Le comité de pilotage, composé d’usagers du campus et d’un collectif citoyen, suggère le triptyque « manger-penser-vivre » comme structure de l’initiative. De multiples propositions émergent, telles que la programmation d’expositions en lien avec l’alimentation, le logement d’étudiants et de scientifiques de passage, la mise à disposition d’une salle de sport. Le volet « manger », pivot du projet, vise à favoriser l’accès à une alimentation saine et de qualité pour tous. Idéalement pourvue d’un espace de restauration légère complémentaire aux cantines du campus en semaine, et présentant une offre plus large le weekend, la Maison de l’Alimentation durable envisage aussi de posséder une cuisine expérimentale pour la tenue d’ateliers participatifs ouverts à des publics variés. Une zone de marché pour les producteurs régionaux si possible bio est également prévue (Agropolis International, 2019). Ces idées résultent des réponses aux enquêtes soumises aux agents et étudiants du campus. Il est primordial pour le projet que les futurs usagers expriment leur avis afin d’identifier leurs attentes, de développer un réseau proactif et de légitimer l’initiative en la rendant acceptable par tous. C’est un exercice délicat. Si les membres du campus sont facilement accessibles, les citoyens montpelliérains dont la visite à la Maison de l’Alimentation durable sera davantage ponctuelle sont plus difficiles à atteindre. Recueillir leurs suggestions reste un obstacle. Face à cela, une volonté s’esquisse : le projet rêve de permettre la découverte et la valorisation de la diversité des cultures alimentaires.

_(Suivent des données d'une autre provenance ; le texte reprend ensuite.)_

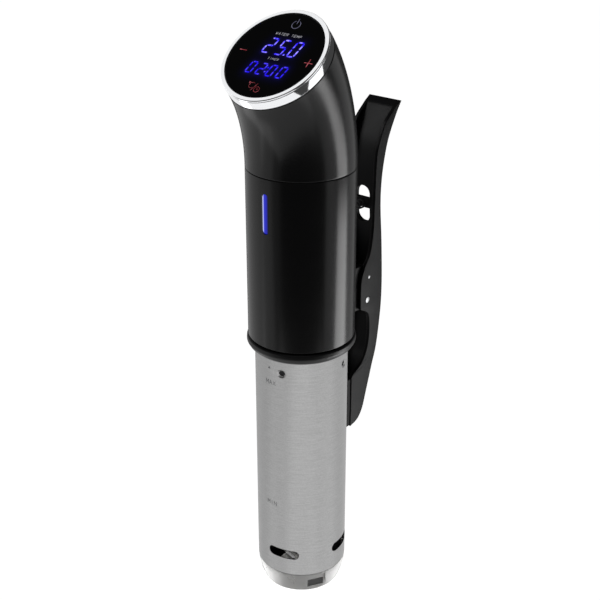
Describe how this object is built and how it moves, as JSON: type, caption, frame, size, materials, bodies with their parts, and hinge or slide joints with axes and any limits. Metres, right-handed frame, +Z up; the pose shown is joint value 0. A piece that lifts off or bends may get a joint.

La culture peut se définir comme « un processus dynamique qui réunit l’ensemble des croyances, valeurs, règles, normes et symboles communs aux pratiques d’un groupe de personnes » (Oumarou Harou, 2014). Certains de ses attributs sont perceptibles. Plats traditionnels, ingrédients associés à une aire géographique, usage ou non de cou-verts révèlent par exemple une part de l’identité culturelle. Cela fait écho à l’adage du gastronome Jean Brillat-Savarin : « Dis-moi ce que tu manges et je te dirai qui tu es. » Dans ce cas d’étude, l’analogie culture / nationalité est adoptée.

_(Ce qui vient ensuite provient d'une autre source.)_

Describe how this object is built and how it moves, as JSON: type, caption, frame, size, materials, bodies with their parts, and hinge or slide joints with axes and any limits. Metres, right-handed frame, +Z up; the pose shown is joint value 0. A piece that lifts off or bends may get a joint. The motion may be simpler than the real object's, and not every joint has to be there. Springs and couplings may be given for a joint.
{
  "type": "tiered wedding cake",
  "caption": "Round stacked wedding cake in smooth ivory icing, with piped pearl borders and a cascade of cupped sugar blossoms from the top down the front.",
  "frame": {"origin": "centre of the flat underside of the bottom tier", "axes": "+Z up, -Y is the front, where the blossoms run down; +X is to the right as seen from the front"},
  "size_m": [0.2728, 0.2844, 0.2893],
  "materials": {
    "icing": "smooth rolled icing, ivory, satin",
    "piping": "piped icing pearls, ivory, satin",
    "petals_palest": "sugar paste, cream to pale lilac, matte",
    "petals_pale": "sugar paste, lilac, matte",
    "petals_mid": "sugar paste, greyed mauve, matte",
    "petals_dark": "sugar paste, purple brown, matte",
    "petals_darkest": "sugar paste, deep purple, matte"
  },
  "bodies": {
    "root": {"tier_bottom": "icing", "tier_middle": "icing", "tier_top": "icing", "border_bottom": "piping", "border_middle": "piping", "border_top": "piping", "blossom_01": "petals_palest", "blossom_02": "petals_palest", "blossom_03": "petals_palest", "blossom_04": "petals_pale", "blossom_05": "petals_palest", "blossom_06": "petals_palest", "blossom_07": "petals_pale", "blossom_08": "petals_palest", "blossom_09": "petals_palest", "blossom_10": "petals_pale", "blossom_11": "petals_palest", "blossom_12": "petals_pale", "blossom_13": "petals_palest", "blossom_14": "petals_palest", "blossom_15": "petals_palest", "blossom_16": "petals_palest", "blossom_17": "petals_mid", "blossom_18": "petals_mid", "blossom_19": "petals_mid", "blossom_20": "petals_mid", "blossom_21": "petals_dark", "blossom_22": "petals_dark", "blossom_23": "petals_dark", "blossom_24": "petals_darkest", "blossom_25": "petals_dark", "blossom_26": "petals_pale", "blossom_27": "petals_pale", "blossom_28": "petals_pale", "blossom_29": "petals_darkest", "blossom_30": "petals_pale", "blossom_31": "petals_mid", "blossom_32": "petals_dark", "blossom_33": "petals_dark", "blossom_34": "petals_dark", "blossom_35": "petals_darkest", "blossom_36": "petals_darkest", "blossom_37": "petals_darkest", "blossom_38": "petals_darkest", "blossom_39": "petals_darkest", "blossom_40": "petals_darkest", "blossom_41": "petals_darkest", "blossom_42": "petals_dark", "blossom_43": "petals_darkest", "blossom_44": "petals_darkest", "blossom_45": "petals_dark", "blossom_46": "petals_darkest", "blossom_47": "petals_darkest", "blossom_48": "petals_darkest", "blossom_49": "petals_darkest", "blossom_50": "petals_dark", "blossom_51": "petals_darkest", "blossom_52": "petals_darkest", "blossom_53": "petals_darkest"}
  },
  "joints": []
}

Développer l’interculturalité est un « projet de société » (Verbunt, 2005) qui suppose la mise en œuvre de processus d’échanges entre « nous et les autres de nationalités distinctes » (Voegele, 2017). La Maison de l’Alimentation durable aspire à faire de l’alimentation un moyen pour que les cultures dînent ensemble à la même table. Exposer clairement cet idéal est inédit. En effet, si la fonction sociale du partage d’un repas a toujours été de l’ordre de l’évidence (Fischler, 1990), « réactualiser une idée ancienne de façon créative est une innovation » (Le Clanche, 2011). La préoccupation pour le dialogue entre les cultures dans la future Maison de l’Alimentation durable se justifie par son ancrage dans un territoire à vocation internationale. La coexistence de communautés distinctes et diverses existe de fait sur le campus et à Montpellier.

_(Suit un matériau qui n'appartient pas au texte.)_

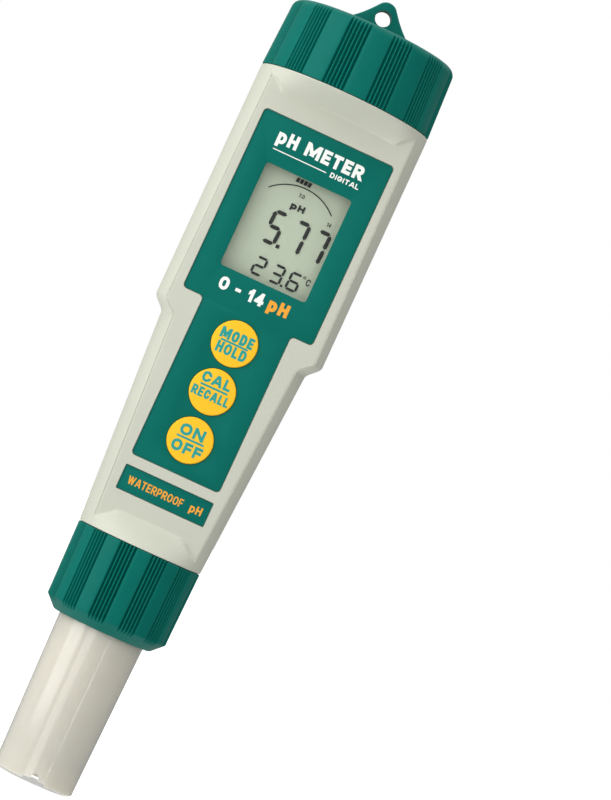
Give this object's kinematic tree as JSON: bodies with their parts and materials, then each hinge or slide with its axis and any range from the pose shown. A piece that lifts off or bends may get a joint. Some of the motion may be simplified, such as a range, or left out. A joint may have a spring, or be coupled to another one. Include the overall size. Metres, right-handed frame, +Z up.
{
  "type": "digital ph meter",
  "caption": "Pocket stick pH meter: tapered body with flat display front, round keys, screwed battery cap with lanyard lug, and a screwed-on electrode.",
  "frame": {"origin": "middle of the electrode's lower rim, which the meter stands on", "axes": "+Z up the meter's long axis towards the battery cap, -Y out of the display, +X to the right of someone who reads the display"},
  "size_m": [0.037, 0.037, 0.1729],
  "materials": {
    "housing_plastic": "fine-textured warm light grey ABS",
    "cap_plastic": "satin teal green polypropylene",
    "printed_film": "teal polyester film with white and orange print",
    "key_rubber": "yellow silicone rubber with teal print",
    "clear_acrylic": "clear flat acrylic",
    "display_glass": "grey green liquid crystal display",
    "dark_plastic": "black ABS",
    "connector_rubber": "pink silicone connector strip",
    "circuit_board": "green solder mask on glass epoxy",
    "chip_epoxy": "black moulded epoxy",
    "steel": "plain stainless steel",
    "gold_plate": "gold plate on brass",
    "seal_rubber": "black nitrile rubber",
    "neck_plastic": "grey ABS, as moulded",
    "electrode_plastic": "glossy cream ABS",
    "sensor_glass": "clear thin glass",
    "silver_wire": "chlorided silver wire",
    "porous_ceramic": "white porous ceramic"
  },
  "bodies": {
    "housing": {"front_housing": "housing_plastic", "rear_housing": "housing_plastic", "overlay_panel": "printed_film", "small_label": "printed_film", "lcd_window": "clear_acrylic", "lcd_glass": "display_glass", "lcd_frame": "dark_plastic", "zebra_upper": "connector_rubber", "zebra_lower": "connector_rubber", "main_pcb": "circuit_board", "microcontroller": "chip_epoxy", "amplifier_chip": "chip_epoxy", "crystal": "steel", "reference_capacitor": "porous_ceramic", "sensor_connector": "dark_plastic", "pcb_screw_1": "steel", "pcb_screw_2": "steel", "pcb_screw_3": "steel", "pcb_screw_4": "steel", "mode_switch": "dark_plastic", "cal_switch": "dark_plastic", "power_switch": "dark_plastic", "battery_neck": "neck_plastic", "battery_contact_plus": "gold_plate", "battery_contact_minus": "gold_plate", "battery_carrier": "dark_plastic", "coin_cell_1": "steel", "coin_cell_2": "steel", "coin_cell_3": "steel", "coin_cell_4": "steel", "neck_oring": "seal_rubber", "electrode_socket": "neck_plastic", "socket_contact_1": "gold_plate", "socket_contact_2": "gold_plate", "socket_contact_3": "gold_plate", "collar_seal": "seal_rubber"},
    "mode_button": {"mode_key": "key_rubber"},
    "cal_button": {"cal_key": "key_rubber"},
    "power_button": {"power_key": "key_rubber"},
    "cap_seal": {"cap_seal_washer": "seal_rubber"},
    "cap": {"battery_cap": "cap_plastic"},
    "electrode": {"electrode_tube": "electrode_plastic", "electrode_oring": "seal_rubber", "electrode_plug": "dark_plastic", "contact_pin_1": "gold_plate", "contact_pin_2": "gold_plate", "contact_pin_3": "gold_plate", "sensor_holder": "dark_plastic", "sensor_glass": "sensor_glass", "inner_silver_wire": "silver_wire", "outer_silver_wire": "silver_wire", "reference_junction": "porous_ceramic", "temperature_probe": "steel"},
    "collar": {"electrode_collar": "cap_plastic"}
  },
  "joints": [
    {"name": "mode_press", "type": "slide", "parent": "housing", "child": "mode_button", "axis": [0, 0.9998, 0.02], "range_m": [0, 0.00045], "stiffness_N_per_m": 1500, "springref_m": -0.0002},
    {"name": "cal_press", "type": "slide", "parent": "housing", "child": "cal_button", "axis": [0, 0.9998, 0.02], "range_m": [0, 0.00045], "stiffness_N_per_m": 1500, "springref_m": -0.0002},
    {"name": "power_press", "type": "slide", "parent": "housing", "child": "power_button", "axis": [0, 0.9998, 0.02], "range_m": [0, 0.00045], "stiffness_N_per_m": 1500, "springref_m": -0.0002},
    {"name": "cap_lift", "type": "slide", "parent": "housing", "child": "cap_seal", "axis": [0, 0, 1], "range_m": [0, 0.009]},
    {"name": "cap_twist", "type": "hinge", "parent": "cap_seal", "child": "cap", "pos_m": [0, 0, 0.151], "axis": [0, 0, 1], "range_deg": [0, 1080]},
    {"name": "electrode_draw", "type": "slide", "parent": "housing", "child": "electrode", "axis": [0, 0, -1], "range_m": [0, 0.0105]},
    {"name": "collar_twist", "type": "hinge", "parent": "electrode", "child": "collar", "pos_m": [0, 0, 0.036], "axis": [0, 0, -1], "range_deg": [0, 1260]}
  ],
  "couplings": [
    {"joint": "cap_lift", "follows": "cap_twist", "m_per_rad": 0.00047746},
    {"joint": "electrode_draw", "follows": "collar_twist", "m_per_rad": 0.00047746}
  ]
}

Le projet revendique que tous les individus, peu importe leur nationalité, retrouvent un peu de leurs repères culturels alimentaires dans la Maison de l’Alimentation durable. Il s’agit qu’elle réponde à un déficit de lieux de rencontre : dans la ville, il n’y a guère d’endroits pour aller au contact de coutumes différentes et élargir son entre-soi social.
Mettre en interactivité la pluralité des cultures alimentaires dans la Maison de l’Alimentation durable permettrait de « valoriser le vivre ensemble et sensibiliser à des modes de vie différents » (Cohen-Emerique, 1993). Or, les usagers du campus collaborent avec des pays du « Sud » considérés « en développement » qui abondent de pro-duits, de recettes, de saveurs, de pratiques sociales autour du repas. Il s’agit de promouvoir cette richesse des alimentations du monde dans une perspective éthique. La Maison de l’Alimentation durable ferait ainsi figure de lieu contre le mépris, l’ignorance et l’isolement auxquels se heurtent parfois les communautés immigrées.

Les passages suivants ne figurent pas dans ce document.